To top it off, yesterday I went back to the ‘cross practice course that I am so lucky to have access to. There is one other woman on Strava who has indexed this course in her workouts. I’ve never met her but she is a friend of Heather’s and she races ‘cross and mountain bikes and does pretty well–considerably better than me. When I first started doing laps at Ed’s farm I was a good 2 minutes off her time. After yesterday, I have reduced it to 30 seconds. And I know she has been going back there and improved upon her personal best as well. It’s a stretch to think I could close down that gap entirely, but I wasn’t going full throttle yesterday, just keeping it a consistent effort and working on being efficient–so I know there is still time to carve off.
Not making mistakes on the course carves time. Getting faster and stronger carves time. Building endurance carves time. Knowing your bicycle well enough that it is starts to become an extension of you carves time. Skills work carves time. Staying healthy carves time. Staying lean and light carves time. I am starting to see the moving parts, the art of improvement, the finer points of chance and luck and very hard work.
Cheshire CX (that small race in CT) is next weekend and I will finish toward the end of the pack. I will score higher points because it’s a smaller race. That will help me get a better starting position for another race. Which will also carve time.

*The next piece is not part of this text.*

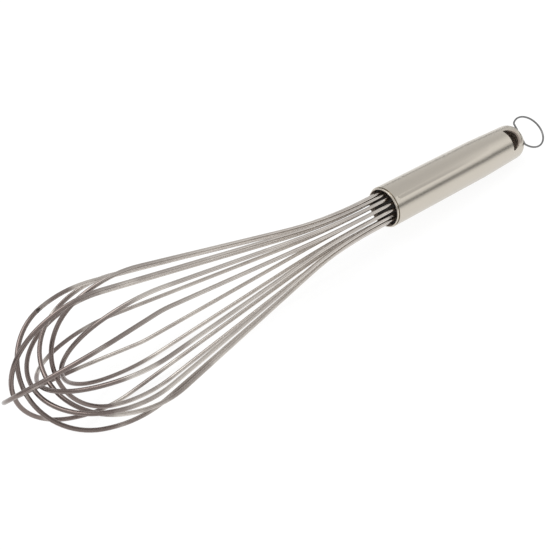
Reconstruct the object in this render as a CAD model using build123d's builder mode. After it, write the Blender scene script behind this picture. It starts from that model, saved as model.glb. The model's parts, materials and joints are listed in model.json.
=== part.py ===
from build123d import *
import os
from math import asin, atan2, cos, degrees, hypot, pi, radians, sin, sqrt, tan

# A balloon whisk: eight nested wire loops in a steel tube handle with a hanging ring.
# Everything is drawn about the handle's axis: X runs from the mouth along the handle, the cage of
# loops lies on the other side of the mouth, and Z points at the loops' first plane. At the end
# the whole whisk is laid on a table, where two neighbouring wires and the handle's end carry it.

# Handle tube
handle_diameter = 26.0
handle_wall = 1.2
handle_length = 124.0
end_diameter = 23.7
dome_height = 4.3
dome_rounding = 4.5
taper_length = 36.0
lip_length = 1.3
lip_step = 0.5
lip_rounding = 0.35
groove_width = 0.45
groove_depth = 0.4

# Half-moon slot in the handle's wall
slot_width = 15.4
slot_height = 7.6
slot_setback = 16.0
slot_angle = 5.0
slot_corner = 0.8

# Stake mark that locks the core
stake_radius = 1.1
stake_depth = 0.3
stake_setback = 5.0

# Wire loops
wire_diameter = 2.2
mouth_circle_radius = 9.15
leg_depth = 29.0
mouth_bend_distance = 41.4
mouth_bend_radius = 280.0
shoulder_radius = 54.0
nose_radius = 35.1
nose_turn = 68.8
longest_reach = 234.9
nest_depth = 27.6
bow_share = 0.75
bow_bend_radius = 62.0
arc_share = 0.96
cage_lean = 0.4

# Each loop in turn, from the longest to the shortest. The step counts its leg's place round the
# mouth, and the two drifts say how far its shoulders and its nose have turned from there, in degrees.
nest_shares = [0.0, 0.17, 0.35, 0.49, 0.6, 0.75, 0.9, 1.0]
mouth_steps = [0, 2, 4, 6, -1, 5, 3, 1]
shoulder_drifts = [1.5, 0.3, 14.4, -8.2, -3.6, -2.8, -14.2, 0.6]
nose_drifts = [-0.4, -4.7, -2.4, -1.4, 1.6, 5.1, -8.0, 0.3]
bow_drift = 8.7

# Core that clamps the legs in the mouth
core_setback = 2.6
core_length = 20.0
core_chamfer = 0.8
leg_clearance = 0.05
core_clearance = 0.05

# Hanging ring, a circle whose ends turn in as two pins
ring_wire_diameter = 1.2
ring_radius = 11.9
pin_spread = 16.4
pin_length = 5.3
pin_bend_radius = 0.9
pin_clearance = 0.05
ring_pivot_setback = 3.2
ring_pivot_height = 9.2
ring_angle = 11.0
ring_skew = 11.0

# How the whisk lies: rolled so that two neighbouring wires share its weight
roll_angle = 39.2
steepest_tilt = 15.0
tilt_tolerance = 0.001

overrun = 5.0

loop_count = len(mouth_steps)
leg_pitch = 180 / loop_count
handle_radius = handle_diameter / 2
bore_radius = handle_radius - handle_wall
end_radius = end_diameter / 2
wire_radius = wire_diameter / 2
pin_radius = ring_wire_diameter / 2


def axis_point(distance, radius, angle):
    """A point ahead of the mouth, at a radius from the axis and an angle about it from Z."""
    turn = radians(angle)
    return Vector(-distance, radius * sin(turn), radius * cos(turn))


def cage_point(distance, radius, angle):
    """A point placed by the cage's own line, which leans off the handle's axis past the mouth bends."""
    drift = max(0, distance - mouth_bend_distance) * tan(radians(cage_lean))
    return axis_point(distance, radius, angle) + Vector(0, drift, 0)


def axis_plane(setback, height, angle):
    """A plane over the handle, facing out from the axis, with X along the handle."""
    out = axis_point(0, 1, angle)
    return Plane(origin=Vector(setback, 0, 0) + out * height, x_dir=(1, 0, 0), z_dir=out)


def half_outline(reach):
    """Mouth, shoulder and nose corners of half a loop, as distances from the mouth and radii."""
    turn = radians(nose_turn)
    step = shoulder_radius - nose_radius
    centre_distance = reach - nose_radius - step * cos(turn)
    centre_radius = -step * sin(turn)
    run = centre_distance - mouth_bend_distance
    rise = centre_radius - mouth_circle_radius
    slope = atan2(rise, run) + asin(shoulder_radius / hypot(run, rise))
    shoulder_turn = pi / 2 + slope - turn
    corner_direction = turn + shoulder_turn / 2
    corner_reach = shoulder_radius / cos(shoulder_turn / 2)
    shoulder = (
        centre_distance + corner_reach * cos(corner_direction),
        centre_radius + corner_reach * sin(corner_direction),
    )
    return (mouth_bend_distance, mouth_circle_radius), shoulder, (reach, nose_radius * tan(turn / 2))


def loop_route(index):
    """Corners and bend radii of one loop, from one leg's end to the other's."""
    reach = longest_reach - nest_depth * nest_shares[index]
    mouth, shoulder, nose = half_outline(reach)
    mouth_angle = leg_pitch * mouth_steps[index]
    shoulder_angle = mouth_angle + shoulder_drifts[index]
    nose_angle = mouth_angle + nose_drifts[index]
    stations = [(-leg_depth, mouth_circle_radius, mouth_angle), (*mouth, mouth_angle)]
    if index == 0:
        bow_distance = mouth[0] + bow_share * (shoulder[0] - mouth[0])
        bow_radius = mouth[1] + bow_share * (shoulder[1] - mouth[1])
        stations.append((bow_distance, bow_radius, mouth_angle + bow_drift))
    stations += [(*shoulder, shoulder_angle), (*nose, nose_angle)]
    near = [cage_point(*station) for station in stations]
    far = [cage_point(distance, -radius, angle) for distance, radius, angle in stations]
    corners = near + far[::-1]
    bends = [mouth_bend_radius, shoulder_radius * arc_share, nose_radius * arc_share]
    if index == 0:
        bends.insert(1, bow_bend_radius)
    return corners, bends + bends[::-1]


def loop_path(index):
    """The centre line of one loop."""
    corners, bends = loop_route(index)
    return FilletPolyline(*corners, radius=bends, mode=Mode.PRIVATE)


# Handle: a revolved tube with a taper and a domed end, its wall even all round
with BuildPart() as handle:
    with BuildSketch(Plane.XZ) as outline:
        dome_base = handle_length - dome_height
        taper_start = dome_base - taper_length
        dome_radius = (end_radius**2 + dome_height**2) / (2 * dome_height)
        with BuildLine():
            Polyline((0, 0), (0, handle_radius), (taper_start, handle_radius), (dome_base, end_radius))
            RadiusArc((dome_base, end_radius), (handle_length, 0), dome_radius)
            Line((handle_length, 0), (0, 0))
        make_face()
        dome_corner = outline.vertices().sort_by_distance((dome_base, end_radius))[0]
        fillet(dome_corner, dome_rounding)
    revolve(axis=Axis.X)
    offset(amount=-handle_wall, openings=handle.faces().sort_by(Axis.X)[0])
    with BuildSketch(Plane.YZ):
        Circle(handle_radius + overrun)
        Circle(handle_radius - lip_step, mode=Mode.SUBTRACT)
    extrude(amount=lip_length, mode=Mode.SUBTRACT)
    rim = handle.edges().filter_by(GeomType.CIRCLE).group_by(Axis.X)[0].sort_by(SortBy.RADIUS)[-1]
    fillet(rim, lip_rounding)
    with BuildSketch(Plane.YZ.offset(lip_length - groove_width)):
        Circle(handle_radius + overrun)
        Circle(handle_radius - lip_step - groove_depth, mode=Mode.SUBTRACT)
    extrude(amount=groove_width, mode=Mode.SUBTRACT)

    slot_plane = axis_plane(handle_length - slot_setback, handle_radius + overrun, slot_angle)
    with BuildSketch(slot_plane) as slot:
        with BuildLine():
            ThreePointArc((0, -slot_width / 2), (slot_height, 0), (0, slot_width / 2))
            Line((0, slot_width / 2), (0, -slot_width / 2))
        make_face()
        fillet(slot.vertices(), slot_corner)
    extrude(amount=-handle_radius, mode=Mode.SUBTRACT)
    ring_plane = axis_plane(handle_length - ring_pivot_setback, ring_pivot_height, ring_angle)
    ring_plane = ring_plane.rotated((0, 0, -ring_skew))
    with BuildSketch(Plane(origin=ring_plane.origin, x_dir=ring_plane.x_dir, z_dir=ring_plane.y_dir)):
        Circle(pin_radius + pin_clearance)
    extrude(amount=handle_radius, both=True, mode=Mode.SUBTRACT)
    stake_ball_radius = (stake_radius**2 + stake_depth**2) / (2 * stake_depth)
    stake_plane = axis_plane(stake_setback, handle_radius + stake_ball_radius - stake_depth, slot_angle)
    with Locations(stake_plane):
        Sphere(stake_ball_radius, mode=Mode.SUBTRACT)


def make_wire(path):
    """One wire loop: round wire swept along its centre line."""
    with BuildPart() as wire:
        with BuildSketch(Plane(origin=path @ 0, z_dir=path % 0)):
            Circle(wire_radius)
        sweep(path=path)
    return wire


# Wire loops, from the longest to the shortest
paths = [loop_path(index) for index in range(loop_count)]
wires = [make_wire(path) for path in paths]

# Core: a plug with a hole for each leg
with BuildPart() as wire_core:
    with BuildSketch(Plane.YZ.offset(core_setback)):
        Circle(bore_radius - core_clearance)
    extrude(amount=core_length)
    chamfer(wire_core.edges(), core_chamfer)
    with BuildSketch(Plane.YZ.offset(core_setback - overrun)):
        with PolarLocations(mouth_circle_radius, 2 * loop_count):
            Circle(wire_radius + leg_clearance)
    extrude(amount=core_length + 2 * overrun, mode=Mode.SUBTRACT)

# Hanging ring: the far side of a circle, closed by two pins on its pivot line
with BuildPart() as hanging_ring:
    foot = pin_spread / 2
    centre_distance = sqrt(ring_radius**2 - foot**2)
    foot_turn = degrees(atan2(foot, -centre_distance))
    with BuildLine(ring_plane) as ring_path:
        Line((0, pin_length - foot), (0, -foot))
        CenterArc((centre_distance, 0), ring_radius, -foot_turn, 2 * foot_turn)
        Line((0, foot), (0, foot - pin_length))
        fillet(ring_path.vertices().sort_by_distance(ring_plane.origin)[-2:], pin_bend_radius)
    with BuildSketch(Plane(origin=ring_path.wire() @ 0, z_dir=ring_path.wire() % 0)):
        Circle(pin_radius)
    sweep()


def lean(tilt):
    """The turn that lays the whisk down: rolled about its axis, then tilted handle down."""
    return Rot(0, tilt, 0) * Rot(roll_angle, 0, 0)


def lowest(points, reach, tilt):
    """The height of the lowest of some points, less the reach of the solid around them."""
    return min((lean(tilt) * Pos(point)).position.Z for point in points) - reach


def resting_tilt(cage_points, handle_points):
    """The tilt at which the cage and the handle touch one level surface, found by halving."""
    low, high = 0.0, steepest_tilt
    while high - low > tilt_tolerance:
        tilt = (low + high) / 2
        if lowest(cage_points, wire_radius, tilt) < lowest(handle_points, 0, tilt):
            low = tilt
        else:
            high = tilt
    return (low + high) / 2


# Where the whisk touches the table, and the place of its box's bottom centre
samples = 150
cage_points = [path @ (step / samples) for path in paths for step in range(samples + 1)]
handle_outline = [edge @ (step / samples) for edge in outline.sketch.edges() for step in range(samples + 1)]
handle_points = [axis_point(-point.X, point.Z, 180 + roll_angle) for point in handle_outline]
laid = lean(resting_tilt(cage_points, handle_points))

pieces = {"handle": handle, "wire_core": wire_core, "hanging_ring": hanging_ring}
for index, wire in enumerate(wires):
    pieces[f"wire_{index + 1}"] = wire
boxes = [piece.part.moved(laid).bounding_box() for piece in pieces.values()]
middle_x = (min(box.min.X for box in boxes) + max(box.max.X for box in boxes)) / 2
middle_y = (min(box.min.Y for box in boxes) + max(box.max.Y for box in boxes)) / 2
bottom_z = min(box.min.Z for box in boxes)
placed = Pos(-middle_x, -middle_y, -bottom_z) * laid

os.makedirs("parts", exist_ok=True)
for name, piece in pieces.items():
    solid = piece.part.moved(placed)
    solid.label = name
    export_step(solid, f"parts/{name}.step")
    print(name, "volume", round(solid.volume, 1), "valid", solid.is_valid)

for index, path in enumerate(paths):
    radii = [round(radius, 1) for radius in loop_route(index)[1]]
    print("wire", index + 1, "length", round(path.length, 1), "bend radii", radii)
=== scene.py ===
"""Dresses a balloon whisk: its tube handle, core, wire loops and hanging ring, on a plain stage."""

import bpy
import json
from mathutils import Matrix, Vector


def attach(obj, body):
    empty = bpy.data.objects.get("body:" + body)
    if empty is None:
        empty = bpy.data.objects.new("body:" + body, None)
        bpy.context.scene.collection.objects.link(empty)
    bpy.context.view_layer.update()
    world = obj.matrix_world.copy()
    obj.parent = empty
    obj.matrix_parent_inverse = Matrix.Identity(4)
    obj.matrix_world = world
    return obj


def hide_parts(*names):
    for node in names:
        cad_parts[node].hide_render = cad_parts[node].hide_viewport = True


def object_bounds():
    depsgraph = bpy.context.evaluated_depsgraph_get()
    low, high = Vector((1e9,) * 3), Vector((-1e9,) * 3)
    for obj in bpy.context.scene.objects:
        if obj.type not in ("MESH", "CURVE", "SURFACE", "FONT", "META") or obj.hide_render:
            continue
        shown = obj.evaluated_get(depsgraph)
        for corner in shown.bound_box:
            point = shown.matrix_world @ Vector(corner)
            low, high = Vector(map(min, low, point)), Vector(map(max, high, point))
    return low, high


bl_info = {
    "name": "Balloon Whisk",
    "version": (1, 0, 0),
    "blender": (4, 5, 0),
    "location": "View3D > Sidebar > Whisk",
    "description": "Steel finishes and a studio stage for a balloon whisk",
    "category": "Object",
}

import json
import math

import bmesh
import bpy
from bpy.props import FloatProperty, FloatVectorProperty, PointerProperty
from mathutils import Matrix, Vector
from mathutils.kdtree import KDTree

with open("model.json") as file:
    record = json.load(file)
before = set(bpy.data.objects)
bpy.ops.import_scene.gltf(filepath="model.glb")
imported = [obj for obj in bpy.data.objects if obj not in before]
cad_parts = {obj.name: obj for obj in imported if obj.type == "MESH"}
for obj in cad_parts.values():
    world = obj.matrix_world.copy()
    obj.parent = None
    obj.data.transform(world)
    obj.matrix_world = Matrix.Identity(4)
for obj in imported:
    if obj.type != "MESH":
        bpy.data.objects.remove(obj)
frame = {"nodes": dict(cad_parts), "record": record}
CAD_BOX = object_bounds()

MOUNTS = {mount["name"]: mount for mount in frame["record"]["mounts"]}
GRIP = MOUNTS["handle_grip"]
HANDLE_AXIS = Vector(GRIP["axis"]).normalized()
GRIP_MIDDLE = Vector(GRIP["pos_m"])
WIRE_NODES = sorted(name for name in frame["nodes"] if name.startswith("wire_") and name != "wire_core")
MERGE_DISTANCE = 2e-6
CREASE_ANGLE = math.radians(40)

# Cosines below which a normal counts as looking back towards the mouth, or in towards the axis
LOOKS_BACK, LOOKS_IN = -0.5, -0.6

# Places of the Mix node's sockets for colours
MIX_FACTOR, MIX_FIRST, MIX_SECOND = 0, 6, 7
MIX_COLOUR = 2

# Grains per metre along X, Y and Z of each material's noise
CLOUDS = (28.0, 70.0, 70.0)
SCRATCHES = (900.0, 60.0, 60.0)
TINT_PATCHES = (38.0, 38.0, 38.0)
OXIDE_GRAINS = (260.0, 260.0, 260.0)
SPARK_GRAINS = (2500.0, 2500.0, 2500.0)

# Length of a brushed line over its width
BRUSH_LENGTH_TO_WIDTH = 40

# Noise levels between which a scratch, and a brown patch of tint and painted shade, sets in
SCRATCH_START, SCRATCH_END = 0.68, 0.78
PATCH_START, PATCH_END = 0.4, 0.58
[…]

Cyclocross races might only be 40 or 45 minutes long, but the game is a long one. The effort that you put in day after day, each race is another stepping stone, each barrier, each muddy turn–each of these things are small factors that go into the larger result. But what supersedes all of these things is the biggest, most important point of cyclocross. It’s just really, really fun. It’s really hard, really intense and incredibly fun. It does not matter where you place, it matters that you are out there, shivering in the cold and mud and under modified sunlight pushing yourself and your bike as hard as possible. This is an optimal medium for self discovery, and the person you race hardest against is yourself.